“Ağasar’ın balını (da), gel salını salını. 

 Adam cebinde daşır (da), senin gibi gelini.

Sis Dağı’nın başları (da), küfür küfür esiyu.

Baban bu yıl gurbanı (da), çifter çifter kesiyu.

Oy oy Asiyeee...”

Geçmiş yıllarda kült haline gelen uzun soluklu bir televizyon dizisinin efsane türküsüydü bu sözler. İnce ve etkileyici tınısı ile memleket hasretini ve aşkı hatırlatıyordu bizlere. Türküde sözü geçen Ağasar ve Sis Dağı,  maalesef türkünün gölgesinde kaldı.

Karadeniz'in en saklı ve özel yerlerinden biri olan bu bölgeye gitmeye başladığım ilk zamanlar, benim aklıma da türkünün sözleri düşerdi. Sonra Ağasar ve Sis Dağı’nın keşfedilmemiş bir cennet olduğunu fark ettim. Objektifimi nereye çevirsem muhteşem güzellikteki renklerle karşılaştım. Su değirmenleri, renkli Çepni kadın kıyafetleri, Sis Dağı’ndaki şenlikleri, kemençesi, horonu ve eşsiz doğasıyla insanı mest edecek bir güzellikle karşılaştım. 

Ağasar’ın balı bu bölgeye özel bir aroma taşır. Çok lezzetlidir. Her köyün bir su değirmeni var. Sayvançatak Köyü’nün değirmenine ilk girdiğimde mısır öğüten Ağasar kadını hemen bir poşete, iki kilo mısır ununu koyup verdi bana. Gönlü zengin bu insanlar cömertliğiyle bizleri hep mahcup etti. Su değirmeninin güzelliğini bilmem kelimelerle anlatabilir miyim? Hele değirmen taşı döndükçe çıkan ses. Öğütülen mısırın kokusu… İnsanı büyüleyen bir güzelliği var su değirmenlerinin. İnsan kendini başka bir âlemde duyumsuyor.

Trabzon'a uzaklığı 65 kilometre olan Şalpazarı ilçesi halk arasında Ağasar olarak da anılır. Şalpazarı ilçesinde yerleşimin çok eski tarihlere dayandığı bilinmektedir. Yörede yaşayan insanlar Oğuzlar’ın Üçoklar Boyu’ndan olan Çepni’lerdir.
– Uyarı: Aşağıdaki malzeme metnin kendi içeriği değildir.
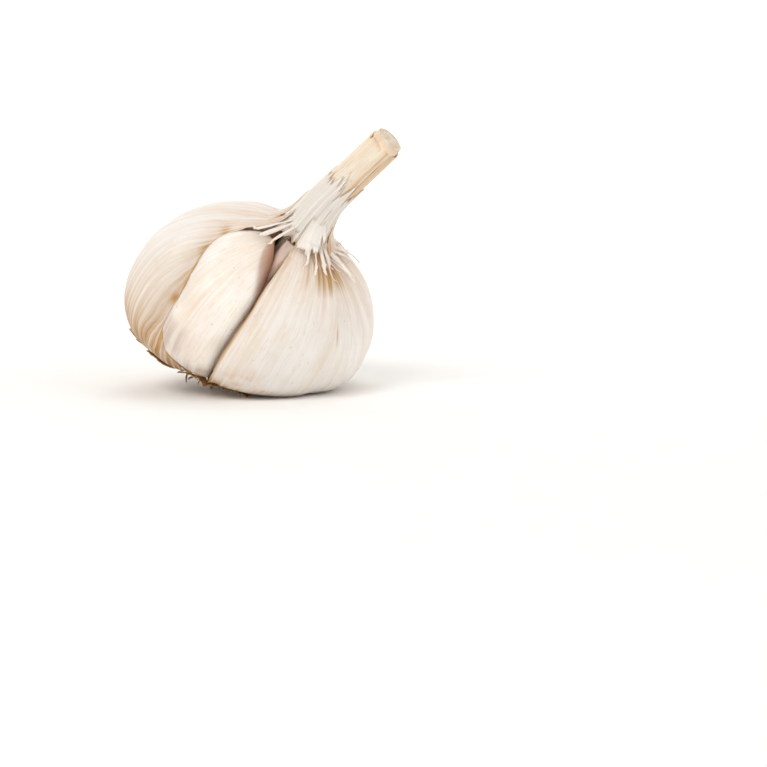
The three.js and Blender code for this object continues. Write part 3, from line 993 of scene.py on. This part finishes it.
class GARLIC_OT_outer_skin(bpy.types.Operator):
    """Builds the papery outer skin, gathered up into the neck and torn open over one clove"""

    bl_idname = "garlic.outer_skin"
    bl_label = "Build Outer Skin"

    def execute(self, context):
        settings = context.scene.garlic
        skin = settings.skin
        size = bulb_size(settings)
        material = papery_skin(skin)
        self.wrapped_skin(skin, size, material)
        self.base_band(skin, size, material)
        self.fringe(size, material)
        return {"FINISHED"}

    def torn_edges(self, up, along):
        """Angles of the two torn edges, at the open seam and on the far side of the bare clove."""
        jags = []
        for phase in (3.0, 90.0):
            line = on_line(60 * up + phase)
            small = 0.7 * ripple(line, 2.4, 42) + 0.25 * ripple(line, 0.9, 43)
            jags.append(1.3 * ripple(line, 7.0, 41) + small)
        start = 2.75 + 0.2 * jags[0]
        end = 330 + 24 * (1 - ramp(along, 0.06, 0.36)) - 22 * ramp(along, 0.45, 0.4)
        return start, end - 1.6 * bell(along, 0.47, 0.13) + 1.1 * jags[1]

    def body(self, skin, size, angle, along, lip, from_tear, pleats):
        """Points of the sheet over the cloves: loose and wrinkled, but close at the bare clove's tear."""
        spots = grain_of(angle, 60 * along)
        hug = smooth(lip / 5.0)
        curled = bell(lip, 0, 1.3) * np.clip(ripple(spots, 6.0, 57) + 0.15, 0, 1)
        wrinkles = 0.6 * skin.wrinkle / MM * (ripple(spots, 10.0, 59) + 0.4 * ripple(spots, 4.0, 61))
        offset = lerp(0.42, skin.offset / MM, hug) + skin.curl / MM * curled + hug * wrinkles
        offset = offset + ramp(along, 0.52, 0.4) * hug * skin.pleat / MM * 0.6 * pleats
        crease = bell(angle, 55.5, 2.2) * ramp(along, 0.56, 0.08) * ramp(along, 0.86, -0.08)
        body = drape_over(angle, along, offset - 0.55 * crease, size)
        close = clove_face(CLOVES["clove_2"], angle, along, 0.06 + 0.14 * curled, size)
        cling = (1 - smooth(from_tear / 6.0)) * (1 - ramp(along, 0.83, 0.07))
        body = lerp(body, close, cling[..., None])
        for _ in range(SKIN_SMOOTHINGS):
            body[:, 1:-1] = 0.25 * body[:, :-2] + 0.5 * body[:, 1:-1] + 0.25 * body[:, 2:]
        return body

    def neck(self, skin, body, angle, pleats):
        """Points of the sheet drawn up round the stalk, and how far each has climbed to its ragged top."""
        swell = 0.9 * skin.pleat / MM * pleats[0]
        controls = [body[-4], body[-1]]
        for radius, height, share in SKIN_NECK_RINGS:
            controls.append(stalk_point(angle[0], radius + share * swell, height))
        controls = np.stack(controls)
        rag = grain_of(angle, 0.0)
        top = 0.62 + 0.2 * ripple(rag, 9.0, 71) + 0.16 * ripple(rag, 2.6, 72) + 0.08 * ripple(rag, 1.0, 73)
        first = 1 / (len(controls) - 1)
        climb = lerp(first, np.clip(top, 0.35, 1.0), np.linspace(0, 1, SKIN_NECK_ROWS + 1)[1:, None])
        return catmull(controls, climb), climb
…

Çepni’lerin bu bölgeye Trabzon’un fethinden önce Uzun Hasan zamanında kafileler halinde geldikleri bilinmektedir. Çepni kelimesi, düşmana karşı gözü pek, mazlumlara karşı merhametli, mert, sınır bekçiliği yapan anlamlarına gelir. Yöre insanı bu özelliklerin tümünü taşır. 

Geleneksel yaşamın hâlâ devam ettiği bu bölgede, geçim sıkıntısı çeken halkın büyük bölümü, ekmeğini kazanmak için şehirlere göçtü. Ancak yöre halkı doğdukları bu topraklara bağlılığını hiç kaybetmedi. 

Sadece küçük çapta hayvancılığın yapıldığı bu diyarda, dünyanın en leziz tereyağını ve peynirini bulabilirsiniz. 

Abalulu Osman'ın orada saç kavurmasını yedikten sonra Sis Dağı’na çıkıp horona girip terleyebilirsiniz.

Sis Dağı Karadeniz’in en renkli yaylası, adeta cennetten bir köşedir.

Karadeniz’de 2.182 metre yükseklikte olup da denize bu kadar yakın başka bir yükselti yoktur. Adından da anlaşıldığı gibi Sis Dağı her gün sislidir. Şanslı iseniz sis çekilince çevre dağları, Kadırga’yı, Acembol tepesini görebilirsiniz. 

Bir günde dört mevsimi de yaşayabilirsiniz.

İnsanının doğaya olan saygısı, sevgisi, kültürüne bağlılığı Ağasarlılıkla nitelendiriliyor bu bölgede. Bir Ağasarlı tipi oluşmuş yıllar içinde. Doğayla bütünleşen, yüreği güzel Ağasarlılar, her zaman farklarını ortaya koyuyorlar. 

Kıymetini bilmediğimiz bu dünyada, saklı güzellikleri keşfetme arzusu duyduğumuzda göreceklerimiz bizi şaşırtabilir. Türkülerimizde, şiirlerimizde adı geçen ve keşfedilmeyi bekleyen nice güzellikler var yöremizde. Yeter ki merak edelim ve yola düşelim. Ağasar’dan, Sis Dağı’ndan geçelim. Tüketmeden ve tükenmeden! Güzelliğin sunduğu şifayı içimize çekelim.